就在这时,骨架突然动了起来,胸腔里钻出一只巨大的噬骨虫,身体有手臂粗细,头部有一只巨大的复眼,正死死盯着他们。“不好,虫后没被杀死!”穿斗篷的人喊道,举起桃木剑,朝着虫后刺去。
虫后发出一声凄厉的嘶鸣,猛地扑向穿斗篷的人,锋利的口器咬向他的肩膀。穿斗篷的人躲闪不及,被虫后咬中,肩膀瞬间流出暗红色的血。他忍着剧痛,将桃木剑刺进虫后的复眼,虫后发出一声更加凄厉的嘶鸣,身体开始剧烈挣扎。
“快带你弟弟走!”穿斗篷的人推了黄涉一把,“我来拖住它!这潭底的怨气需要有人镇压,我欠你爷爷的,今天该还了!”
黄涉看着穿斗篷的人,突然发现他的左手手腕上有一个熟悉的疤痕——那是爷爷年轻时捕鱼被渔网划伤的疤痕。“你是……爷爷?”
穿斗篷的人没回答,只是朝着虫后扑去,身体突然爆发出一道金光,将虫后和骨架紧紧包裹在一起。“快走!别回头!”
黄涉咬着牙,抱起弟弟,转身就往山下跑。身后传来虫后最后的嘶鸣,还有爷爷的声音:“照顾好你弟弟……别再回来……”
他不敢回头,一路狂奔,直到看到山下的村庄,才敢停下来喘气。
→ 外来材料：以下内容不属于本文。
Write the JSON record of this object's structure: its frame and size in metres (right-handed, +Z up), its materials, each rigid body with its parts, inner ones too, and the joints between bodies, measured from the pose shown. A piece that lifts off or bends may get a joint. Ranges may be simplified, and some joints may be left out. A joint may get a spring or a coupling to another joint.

这时,他发现弟弟的呼吸渐渐平稳了下来,身上的伤口也不再流血。他拿出手机,虽然屏幕碎了,但还能打电话,他立刻拨打了120和110。
救护车和警车很快就到了,黄远被紧急送往医院。警察跟着黄涉来到噬骨潭,发现潭边只剩下一具烧焦的骨架和一滩黑水,穿斗篷的人已经不见了踪影。在潭底,他们打捞起了十几具失踪者的遗骸,每具遗骸都被噬骨虫咬得残缺不全,骨骼上还残留着细小的齿痕。
黄远在医院躺了一个月才康复,医生说他能活下来简直是奇迹,身上的伤口虽然多,但都没有伤到要害,像是有什么东西在保护他。出院后,黄涉带着弟弟去了爷爷的坟前,发现坟前放着一枚生锈的铜钱,正是爷爷当年一直戴在身上的护身符。
从那以后,再也没有人敢去噬骨潭钓鱼。有人说,每当月圆夜,潭边会出现一道金光,像是一个人在钓鱼,鱼漂在水面上轻轻晃动,再也没有沉下去过。而黑风岭的守林人换了一任又一任,每个守林人都会在潭边的青石碑上添一行字,提醒后人不要靠近——那里,永远留着一个关于亲情与守护的传说。
黄涉把那枚铜钱和弟弟的塑料鱼漂珍藏了起来,他再也没有钓过鱼,只是偶尔会带着弟弟去爷爷的坟前看看,告诉爷爷,他们都很好。而噬骨潭的故事,也成了当地一个流传甚广的传说,警示着人们,有些地方,永远不要轻易涉足。